Ervaren stagediscriminatie

Het vaststellen van ervaren stagediscriminatie gebeurt aan de hand van meerdere vragen. Hierbij wordt aan de respondenten overgelaten wat zij precies onder discriminatie verstaan. In de vragenlijst wordt niet verwezen naar de definitie van stagediscriminatie van de Inspectie van Onderwijs; wel komen in de vragenlijst mogelijke redenen aan bod die grotendeels aansluiten bij de discriminatiegronden.
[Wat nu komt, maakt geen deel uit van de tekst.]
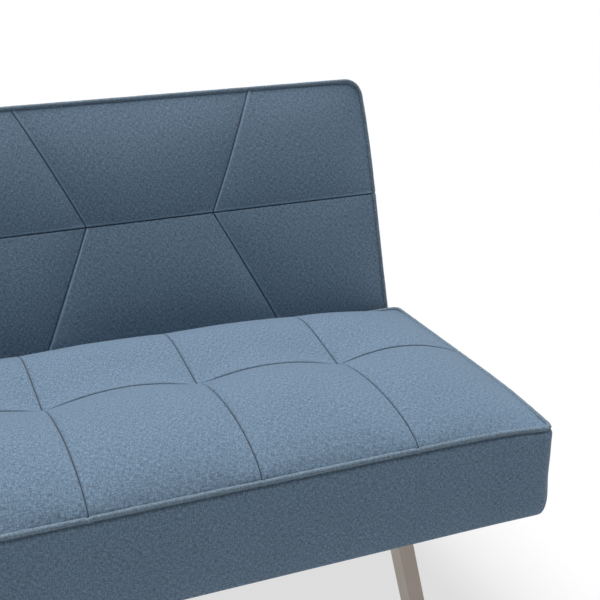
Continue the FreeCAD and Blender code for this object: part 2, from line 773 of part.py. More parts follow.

Allereerst krijgen de respondenten de vraag hoe ze tijdens de mbo-opleiding een stageplek hebben gevonden. Eén van de antwoordmogelijkheden daarbij is ‘Ik heb geen stage gedaan’. De groep die aangeeft geen stage te hebben gelopen, krijgt de vervolgvragen over stagediscriminatie niet voorgelegd. Zij worden daarom buiten beschouwing gelaten in dit artikel. Dit was het geval voor 2 procent van de recent gediplomeerde mbo-bol-studenten. Bij de respondenten die aangeven wel een stage gedaan te hebben, wordt aan de hand van twee vragen vastgesteld of zij stagediscriminatie hebben ervaren. Eerst wordt aan deze groep gevraagd of zij bij het solliciteren naar een stageplek en/of tijdens de stageperiode één of meerdere van de volgende situaties hebben meegemaakt: 

  1. Ik kreeg geen antwoord op mijn brief, e-mail of telefoontje
  2. Ik mocht niet op gesprek komen
  3. Ik werd tijdens het gesprek onvriendelijk behandeld
  4. Ik werd afgewezen na een gesprek
  5. Ik werd uitgescholden of gepest door andere werknemers of mijn stagebegeleider
  6. Ik mocht bepaalde dingen niet doen, die andere stagiaires wel mochten doen
  7. Mijn werkzaamheden werden vaker gecontroleerd dan die van andere stagiairs of werknemers
  8. Ik moest werk of taken doen die niet (van tevoren) afgesproken waren
  9. Geen van deze

Als een respondent antwoordde met ‘Geen van deze’, kreeg de respondent geen vervolgvraag en wordt ervan uitgegaan dat er geen sprake is van ervaren stagediscriminatie. Respondenten die één of meerdere situaties hebben meegemaakt, kunnen vervolgens aangegeven of ze denken dat dit met discriminatie te maken had. 

Respondenten die stagediscriminatie hebben ervaren, krijgen twee vervolgvragen. Zij kunnen daarin aangeven om welke reden(en) zij denken (misschien) gediscrimineerd te zijn en of zij naar aanleiding van hun ervaring actie hebben ondernomen.